1. ## scatch the graph

Hello,

I need help with the analysis of the following function.
Before to draw it need to find intersection points, min. max. asymptotes, discuss the domain, convexity/concavity by the usage of the second derivative test.. Having difficuloties with the following function:
f= x^x

and

f=e^(-x^2)

any help is welcome.

Thanks,

2. f = x^x = e^(xln(x))

f' = e^(xln(x))(ln(x)+1)

f' = x^x(ln(x)+1)

I'll let you take it from here

3. thank you,
but the problem for me is to define the functions find D.O (is it defined for the negative numbers?), more is the limit of x^x when x approaches zero 1 ? and what is is zero when x approaches -infinity ??

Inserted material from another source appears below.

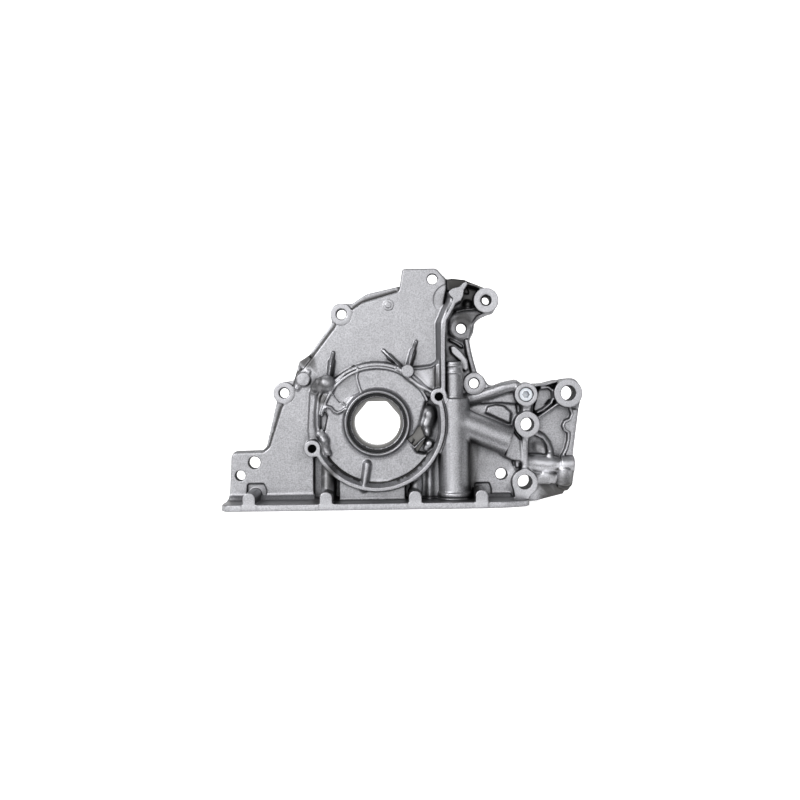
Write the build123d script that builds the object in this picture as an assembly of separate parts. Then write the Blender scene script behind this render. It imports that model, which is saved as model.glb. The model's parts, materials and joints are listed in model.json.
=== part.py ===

4. x^x is only defined for x> 0 so it makes no sense in talking asbout the limit
as x goes to - infinity since x is never negative

You would have to know L Hopital's rule in order to show x^x->1 as
x ->0 :

write y = lim (x^x)
x ->0
lny = lim xln(x)
x->0

lim xln(x) = lim ln(x)/(1/x) = lim -x = 0

lny = 0

y = e^0 = 1

i.e lim x^x = 1 as x goes to 0

Without L'hopital's rule you'll have to rely on a graph